● **TASK INSTRUCTIONS**:
Extract the entries in their exact form.

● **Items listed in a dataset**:

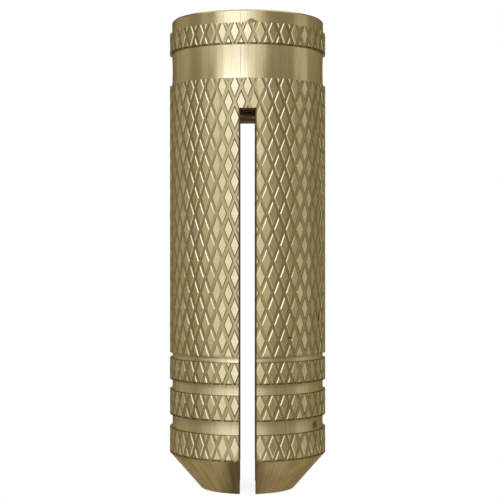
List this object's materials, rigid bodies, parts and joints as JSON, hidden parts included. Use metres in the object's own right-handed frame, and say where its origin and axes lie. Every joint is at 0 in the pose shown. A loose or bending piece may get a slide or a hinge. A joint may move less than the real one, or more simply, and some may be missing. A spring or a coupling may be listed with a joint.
{
  "type": "expansion anchor",
  "caption": "Turned brass expansion sleeve with a diamond-knurled body, ring grooves, a coned nose, a sawn slit and a threaded bore for a screw that spreads its legs.",
  "frame": {"origin": "centre of the flat end of the nose, at the bottom of the standing anchor", "axes": "+Z along the sleeve's axis from the nose to the collar, the slit runs along Y"},
  "size_m": [0.008, 0.008, 0.024],
  "materials": {
    "brass": "turned and knurled, unplated, slightly dulled"
  },
  "bodies": {
    "root": {"anchor_sleeve": "brass"}
  },
  "joints": []
}
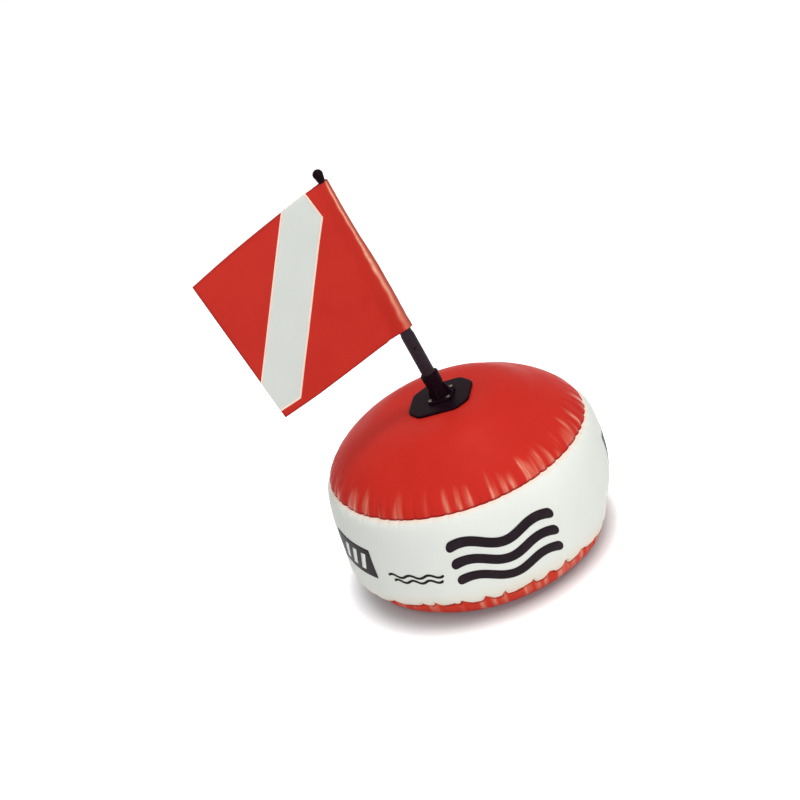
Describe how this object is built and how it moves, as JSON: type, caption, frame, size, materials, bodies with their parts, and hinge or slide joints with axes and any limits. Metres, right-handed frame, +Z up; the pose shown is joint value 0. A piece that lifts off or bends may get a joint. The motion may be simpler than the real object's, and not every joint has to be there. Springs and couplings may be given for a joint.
{
  "type": "dive flag float",
  "caption": "Round inflatable surface float for divers, with a plug-in mast, a swinging diver-down flag, a ring for the line and an air valve.",
  "frame": {"origin": "centre of the flat underside that the float stands on, on the float's own axis", "axes": "+Z up along the float's axis, the front with the printed band faces -Y, the mast leans to -X, and the valve is at the back, +Y"},
  "size_m": [0.3931, 0.3546, 0.5448],
  "materials": {
    "red_vinyl": "soft gloss welded vinyl",
    "white_vinyl": "soft gloss welded vinyl",
    "black_moulding": "satin moulded plastic",
    "black_tube": "satin tube",
    "white_rod": "satin glass-fibre rod",
    "flag_cloth": "coated flag cloth, red with a white diagonal stripe",
    "clear_vinyl": "soft milky vinyl",
    "steel": "stainless wire",
    "dark_steel": "dark screws",
    "lead": "dull cast disc"
  },
  "bodies": {
    "float": {"top_panel": "red_vinyl", "side_band": "white_vinyl", "bottom_panel": "red_vinyl", "base_plate": "black_moulding", "mast_socket": "black_moulding", "socket_screw_1": "dark_steel", "socket_screw_2": "dark_steel", "socket_screw_3": "dark_steel", "socket_screw_4": "dark_steel", "valve_body": "clear_vinyl", "line_patch": "black_moulding", "ballast_weight": "lead", "ballast_pocket": "clear_vinyl"},
    "mast": {"mast_tube": "black_tube", "mast_rod": "white_rod", "mast_pin": "dark_steel", "mast_cap": "black_moulding"},
    "flag": {"flag": "flag_cloth"},
    "valve_cap": {"valve_cap": "clear_vinyl"},
    "valve_flap": {"valve_flap": "clear_vinyl"},
    "line_ring": {"line_ring": "steel"}
  },
  "joints": [
    {"name": "mast_pull", "type": "slide", "parent": "float", "child": "mast", "axis": [-0.1469, 0, 0.9891], "range_m": [0, 0.045]},
    {"name": "flag_swing", "type": "hinge", "parent": "mast", "child": "flag", "pos_m": [0.003, -0.002, 0.2243], "axis": [-0.1469, 0, 0.9891], "continuous": true},
    {"name": "valve_cap_hinge", "type": "hinge", "parent": "float", "child": "valve_cap", "pos_m": [0, 0.1785, 0.109], "axis": [1, 0, 0], "range_deg": [0, 150]},
    {"name": "valve_flap_hinge", "type": "hinge", "parent": "float", "child": "valve_flap", "pos_m": [0, 0.16195, 0.1036], "axis": [-1, 0, 0], "range_deg": [0, 60]},
    {"name": "line_ring_hinge", "type": "hinge", "parent": "float", "child": "line_ring", "pos_m": [0, 0, 0.007], "axis": [1, 0, 0], "range_deg": [-165, 14]}
  ]
}
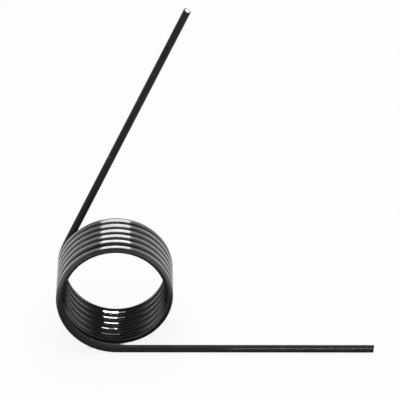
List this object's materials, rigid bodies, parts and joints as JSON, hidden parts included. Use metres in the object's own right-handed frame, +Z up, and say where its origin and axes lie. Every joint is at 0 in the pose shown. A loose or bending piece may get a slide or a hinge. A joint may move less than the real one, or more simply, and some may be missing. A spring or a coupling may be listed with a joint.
{
  "type": "torsion spring",
  "caption": "Open-wound helical torsion spring of round black steel wire, with long straight legs that leave the coil at a tangent and push back when they are turned about it.",
  "frame": {"origin": "on the coil's axis, level with the middle of the wire where the front leg meets the coil", "axes": "+Y along the coil's axis from the front leg's end of the coil to the back leg's end, +X the way the front leg points, +Z up from the surface that the spring lies on"},
  "size_m": [0.0667, 0.0224, 0.0713],
  "materials": {
    "wire": "gloss"
  },
  "bodies": {
    "root": {"torsion_spring": "wire"}
  },
  "joints": []
}
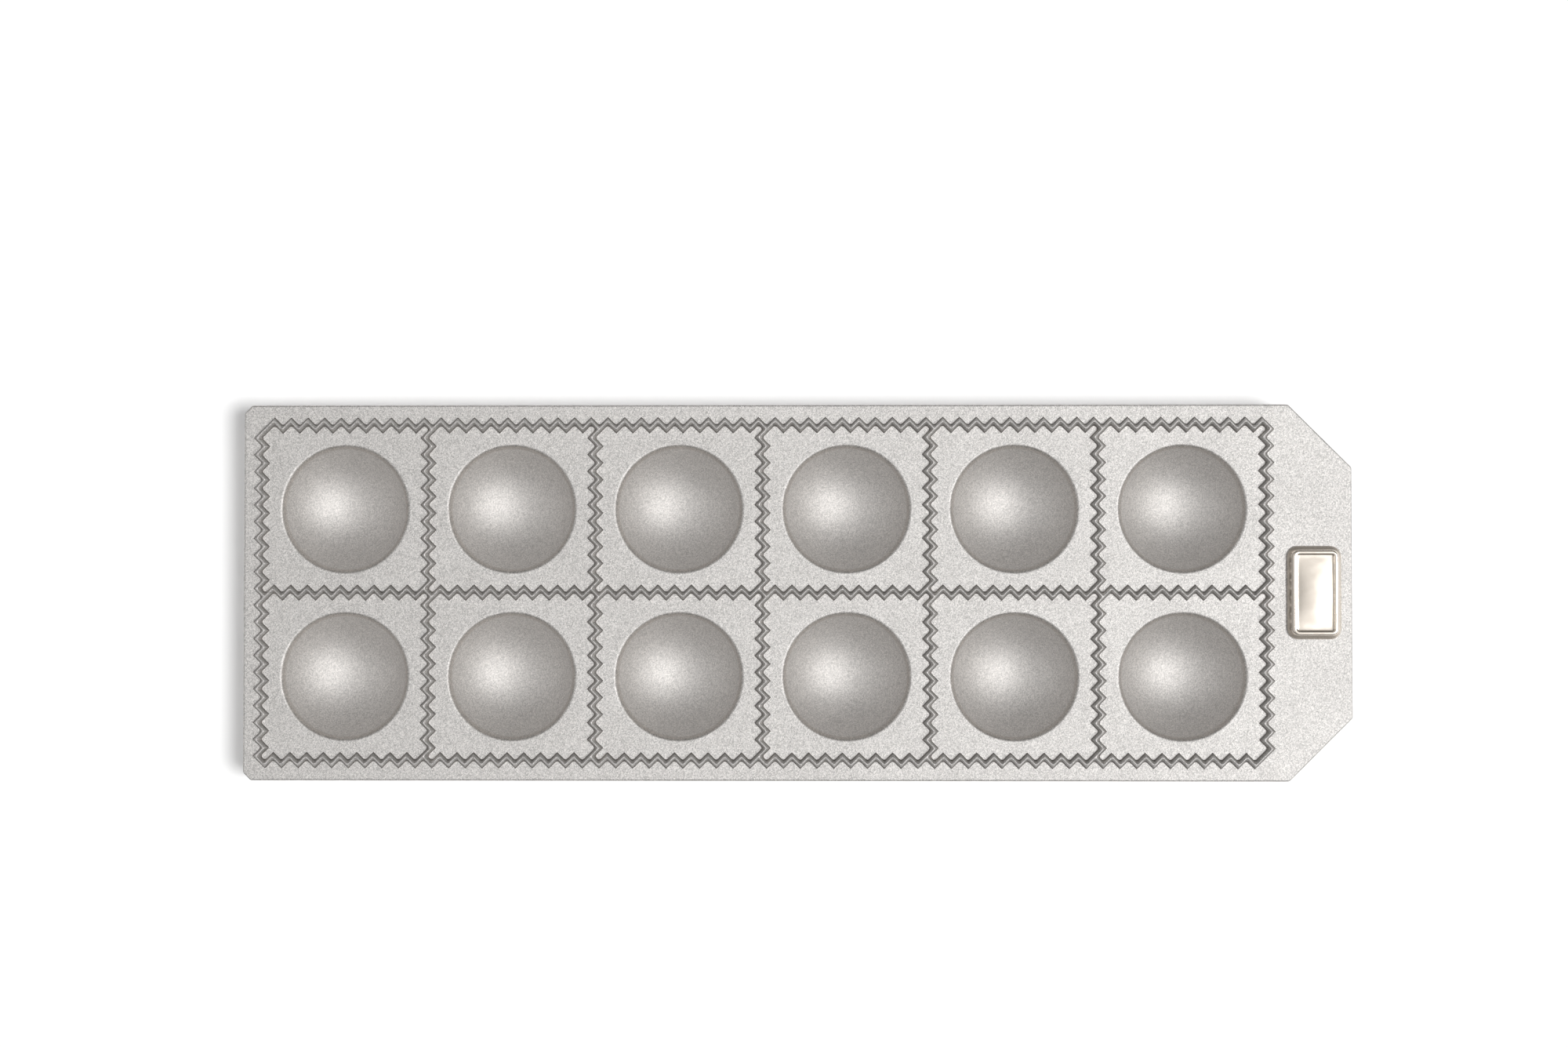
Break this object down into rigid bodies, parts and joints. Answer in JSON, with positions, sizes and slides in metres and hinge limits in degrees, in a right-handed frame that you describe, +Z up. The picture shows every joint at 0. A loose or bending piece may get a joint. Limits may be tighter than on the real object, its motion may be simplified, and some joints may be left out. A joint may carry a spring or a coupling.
{
  "type": "ravioli mold",
  "caption": "Shallow cast aluminium plate with rows of round pockets, raised zigzag cutting ridges round each, and a plain bright badge at its wide grip end.",
  "frame": {"origin": "centre of the bounding box's base, on the surface that the plate stands on", "axes": "+X along the plate towards the wide grip end, +Y across it, +Z up out of the pockets"},
  "size_m": [0.311, 0.1054, 0.0178],
  "materials": {
    "cast_plate": "fine satin, bead blasted, pale silver grey with a sandy grain",
    "bright_badge": "polished, slightly warm nickel"
  },
  "bodies": {
    "root": {"mould_plate": "cast_plate", "badge": "bright_badge"}
  },
  "joints": []
}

● **SOLUTION BELOW**:
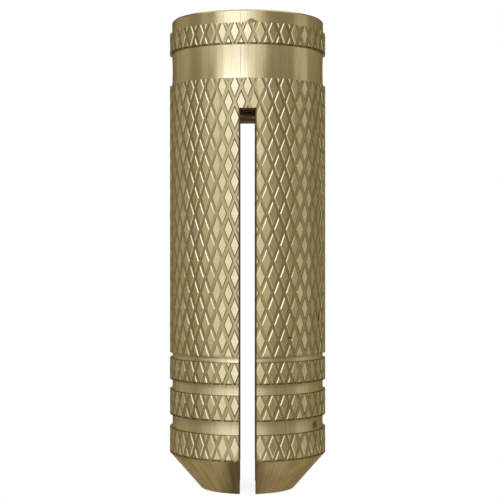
List this object's materials, rigid bodies, parts and joints as JSON, hidden parts included. Use metres in the object's own right-handed frame, and say where its origin and axes lie. Every joint is at 0 in the pose shown. A loose or bending piece may get a slide or a hinge. A joint may move less than the real one, or more simply, and some may be missing. A spring or a coupling may be listed with a joint.
{
  "type": "expansion anchor",
  "caption": "Turned brass expansion sleeve with a diamond-knurled body, ring grooves, a coned nose, a sawn slit and a threaded bore for a screw that spreads its legs.",
  "frame": {"origin": "centre of the flat end of the nose, at the bottom of the standing anchor", "axes": "+Z along the sleeve's axis from the nose to the collar, the slit runs along Y"},
  "size_m": [0.008, 0.008, 0.024],
  "materials": {
    "brass": "turned and knurled, unplated, slightly dulled"
  },
  "bodies": {
    "root": {"anchor_sleeve": "brass"}
  },
  "joints": []
}
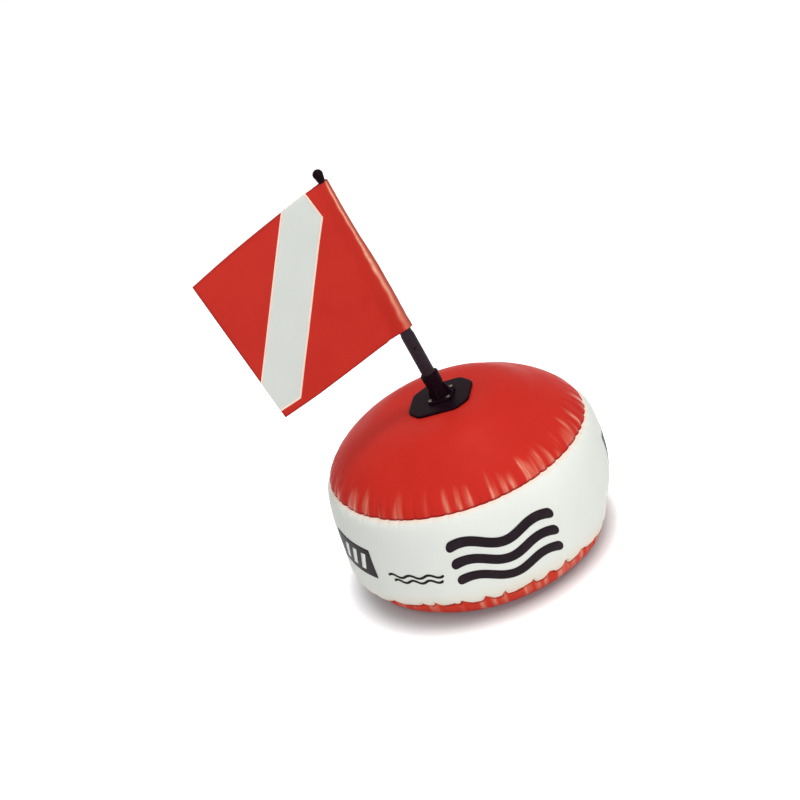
Describe how this object is built and how it moves, as JSON: type, caption, frame, size, materials, bodies with their parts, and hinge or slide joints with axes and any limits. Metres, right-handed frame, +Z up; the pose shown is joint value 0. A piece that lifts off or bends may get a joint. The motion may be simpler than the real object's, and not every joint has to be there. Springs and couplings may be given for a joint.
{
  "type": "dive flag float",
  "caption": "Round inflatable surface float for divers, with a plug-in mast, a swinging diver-down flag, a ring for the line and an air valve.",
  "frame": {"origin": "centre of the flat underside that the float stands on, on the float's own axis", "axes": "+Z up along the float's axis, the front with the printed band faces -Y, the mast leans to -X, and the valve is at the back, +Y"},
  "size_m": [0.3931, 0.3546, 0.5448],
  "materials": {
    "red_vinyl": "soft gloss welded vinyl",
    "white_vinyl": "soft gloss welded vinyl",
    "black_moulding": "satin moulded plastic",
    "black_tube": "satin tube",
    "white_rod": "satin glass-fibre rod",
    "flag_cloth": "coated flag cloth, red with a white diagonal stripe",
    "clear_vinyl": "soft milky vinyl",
    "steel": "stainless wire",
    "dark_steel": "dark screws",
    "lead": "dull cast disc"
  },
  "bodies": {
    "float": {"top_panel": "red_vinyl", "side_band": "white_vinyl", "bottom_panel": "red_vinyl", "base_plate": "black_moulding", "mast_socket": "black_moulding", "socket_screw_1": "dark_steel", "socket_screw_2": "dark_steel", "socket_screw_3": "dark_steel", "socket_screw_4": "dark_steel", "valve_body": "clear_vinyl", "line_patch": "black_moulding", "ballast_weight": "lead", "ballast_pocket": "clear_vinyl"},
    "mast": {"mast_tube": "black_tube", "mast_rod": "white_rod", "mast_pin": "dark_steel", "mast_cap": "black_moulding"},
    "flag": {"flag": "flag_cloth"},
    "valve_cap": {"valve_cap": "clear_vinyl"},
    "valve_flap": {"valve_flap": "clear_vinyl"},
    "line_ring": {"line_ring": "steel"}
  },
  "joints": [
    {"name": "mast_pull", "type": "slide", "parent": "float", "child": "mast", "axis": [-0.1469, 0, 0.9891], "range_m": [0, 0.045]},
    {"name": "flag_swing", "type": "hinge", "parent": "mast", "child": "flag", "pos_m": [0.003, -0.002, 0.2243], "axis": [-0.1469, 0, 0.9891], "continuous": true},
    {"name": "valve_cap_hinge", "type": "hinge", "parent": "float", "child": "valve_cap", "pos_m": [0, 0.1785, 0.109], "axis": [1, 0, 0], "range_deg": [0, 150]},
    {"name": "valve_flap_hinge", "type": "hinge", "parent": "float", "child": "valve_flap", "pos_m": [0, 0.16195, 0.1036], "axis": [-1, 0, 0], "range_deg": [0, 60]},
    {"name": "line_ring_hinge", "type": "hinge", "parent": "float", "child": "line_ring", "pos_m": [0, 0, 0.007], "axis": [1, 0, 0], "range_deg": [-165, 14]}
  ]
}
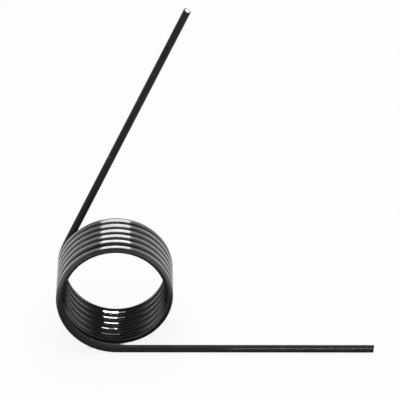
List this object's materials, rigid bodies, parts and joints as JSON, hidden parts included. Use metres in the object's own right-handed frame, +Z up, and say where its origin and axes lie. Every joint is at 0 in the pose shown. A loose or bending piece may get a slide or a hinge. A joint may move less than the real one, or more simply, and some may be missing. A spring or a coupling may be listed with a joint.
{
  "type": "torsion spring",
  "caption": "Open-wound helical torsion spring of round black steel wire, with long straight legs that leave the coil at a tangent and push back when they are turned about it.",
  "frame": {"origin": "on the coil's axis, level with the middle of the wire where the front leg meets the coil", "axes": "+Y along the coil's axis from the front leg's end of the coil to the back leg's end, +X the way the front leg points, +Z up from the surface that the spring lies on"},
  "size_m": [0.0667, 0.0224, 0.0713],
  "materials": {
    "wire": "gloss"
  },
  "bodies": {
    "root": {"torsion_spring": "wire"}
  },
  "joints": []
}
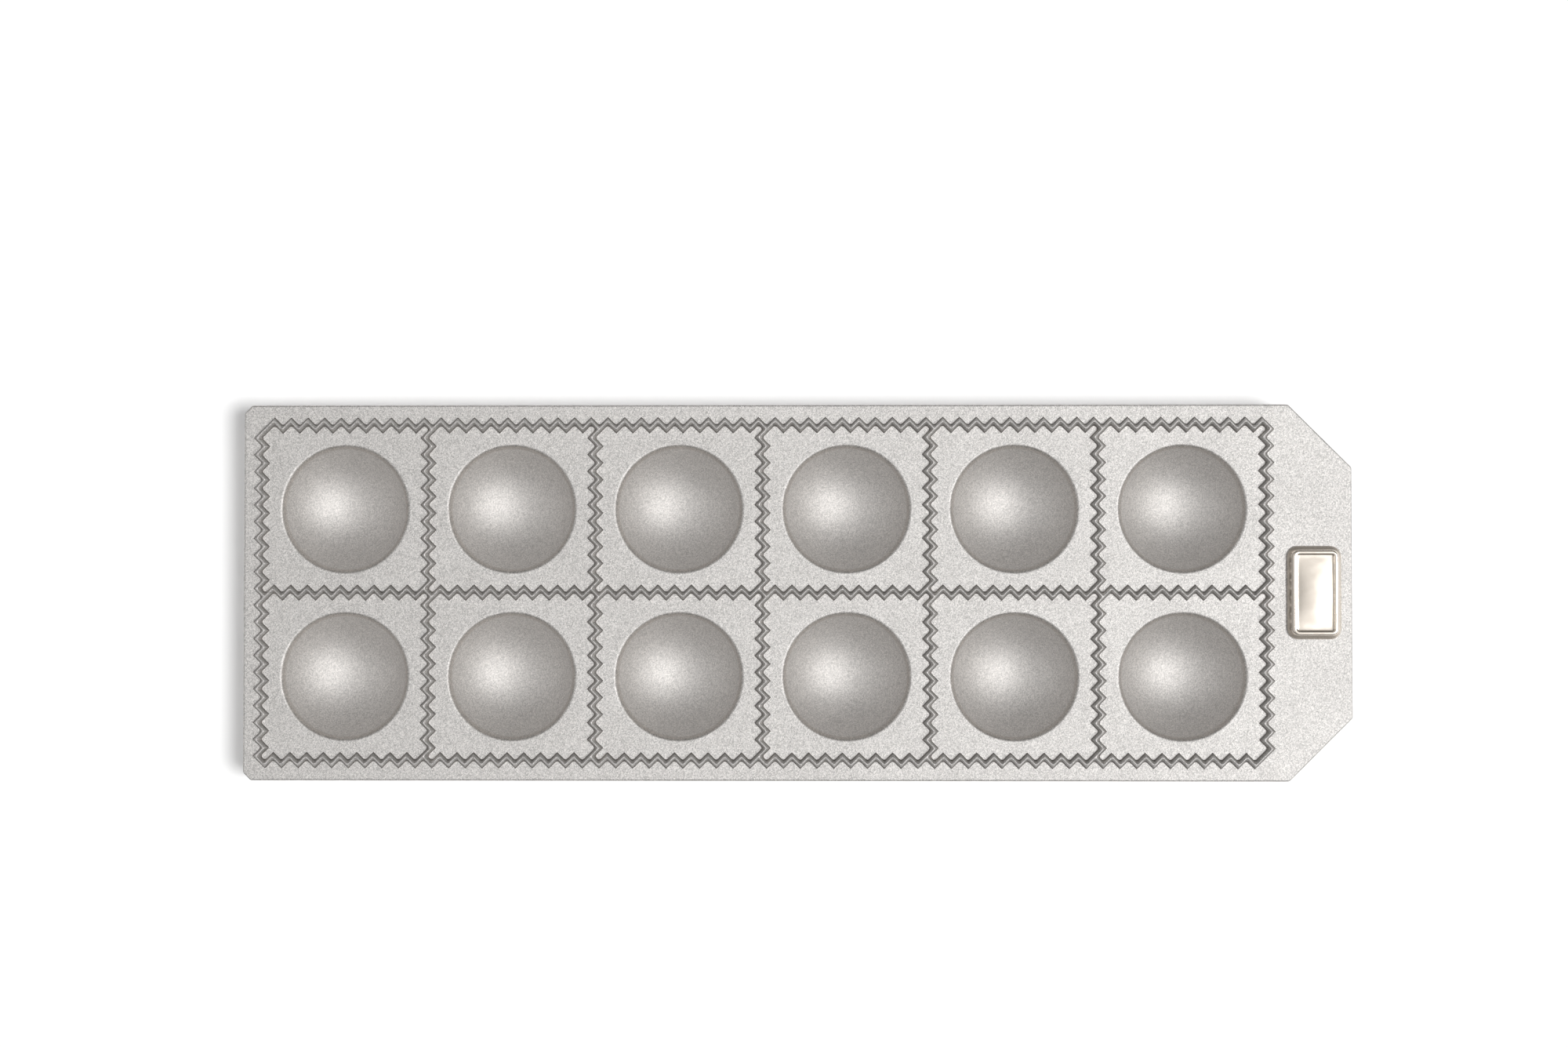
Break this object down into rigid bodies, parts and joints. Answer in JSON, with positions, sizes and slides in metres and hinge limits in degrees, in a right-handed frame that you describe, +Z up. The picture shows every joint at 0. A loose or bending piece may get a joint. Limits may be tighter than on the real object, its motion may be simplified, and some joints may be left out. A joint may carry a spring or a coupling.
{
  "type": "ravioli mold",
  "caption": "Shallow cast aluminium plate with rows of round pockets, raised zigzag cutting ridges round each, and a plain bright badge at its wide grip end.",
  "frame": {"origin": "centre of the bounding box's base, on the surface that the plate stands on", "axes": "+X along the plate towards the wide grip end, +Y across it, +Z up out of the pockets"},
  "size_m": [0.311, 0.1054, 0.0178],
  "materials": {
    "cast_plate": "fine satin, bead blasted, pale silver grey with a sandy grain",
    "bright_badge": "polished, slightly warm nickel"
  },
  "bodies": {
    "root": {"mould_plate": "cast_plate", "badge": "bright_badge"}
  },
  "joints": []
}